=== What you will do ===
Write out all of the data without omission, exactly as shown.
>> Begin
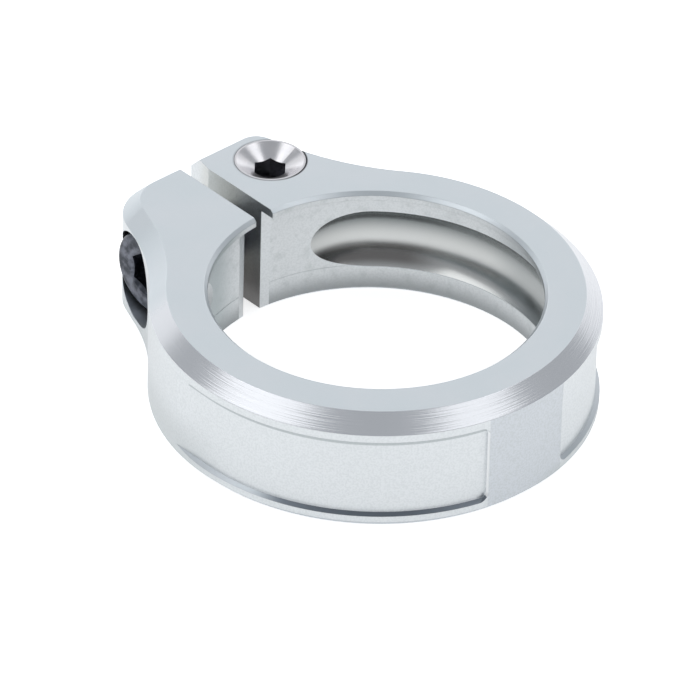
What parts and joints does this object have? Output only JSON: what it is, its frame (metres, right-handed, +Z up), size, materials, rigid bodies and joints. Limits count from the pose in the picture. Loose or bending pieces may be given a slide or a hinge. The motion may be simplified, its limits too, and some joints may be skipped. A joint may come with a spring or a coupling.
{
  "type": "seatpost clamp",
  "caption": "Split collar with a stop lip, two offset ears, a cross bolt and a barrel nut; it closes the top of a frame tube round a seatpost.",
  "frame": {"origin": "on the axis of the tube bore, at the bottom face of the collar", "axes": "+Z up along the tube axis, away from the frame tube; +Y from the axis towards the ears and the slot; +X from the bolt head towards the barrel nut"},
  "size_m": [0.0436, 0.0508, 0.0124],
  "materials": {
    "anodised_collar": "bead-blasted and clear anodised, turned top chamfer",
    "black_bolt": "black oxide, satin",
    "steel_nut": "turned, bright"
  },
  "bodies": {
    "collar": {"collar": "anodised_collar"},
    "nut": {"barrel_nut": "steel_nut"},
    "bolt": {"clamp_bolt": "black_bolt"}
  },
  "joints": [
    {"name": "nut_turn", "type": "hinge", "parent": "collar", "child": "nut", "pos_m": [0.0067, 0.0229, 0.006], "axis": [0, 0, 1], "range_deg": [-0.9, 0.9]},
    {"name": "bolt_turn", "type": "hinge", "parent": "nut", "child": "bolt", "pos_m": [0, 0.0229, 0.006], "axis": [1, 0, 0], "continuous": true}
  ]
}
>> End
=== Completed task ===
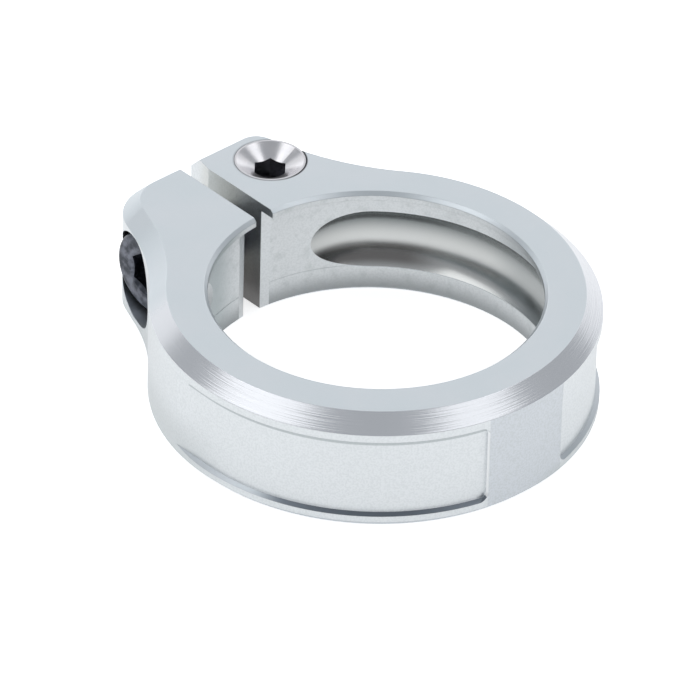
What parts and joints does this object have? Output only JSON: what it is, its frame (metres, right-handed, +Z up), size, materials, rigid bodies and joints. Limits count from the pose in the picture. Loose or bending pieces may be given a slide or a hinge. The motion may be simplified, its limits too, and some joints may be skipped. A joint may come with a spring or a coupling.
{
  "type": "seatpost clamp",
  "caption": "Split collar with a stop lip, two offset ears, a cross bolt and a barrel nut; it closes the top of a frame tube round a seatpost.",
  "frame": {"origin": "on the axis of the tube bore, at the bottom face of the collar", "axes": "+Z up along the tube axis, away from the frame tube; +Y from the axis towards the ears and the slot; +X from the bolt head towards the barrel nut"},
  "size_m": [0.0436, 0.0508, 0.0124],
  "materials": {
    "anodised_collar": "bead-blasted and clear anodised, turned top chamfer",
    "black_bolt": "black oxide, satin",
    "steel_nut": "turned, bright"
  },
  "bodies": {
    "collar": {"collar": "anodised_collar"},
    "nut": {"barrel_nut": "steel_nut"},
    "bolt": {"clamp_bolt": "black_bolt"}
  },
  "joints": [
    {"name": "nut_turn", "type": "hinge", "parent": "collar", "child": "nut", "pos_m": [0.0067, 0.0229, 0.006], "axis": [0, 0, 1], "range_deg": [-0.9, 0.9]},
    {"name": "bolt_turn", "type": "hinge", "parent": "nut", "child": "bolt", "pos_m": [0, 0.0229, 0.006], "axis": [1, 0, 0], "continuous": true}
  ]
}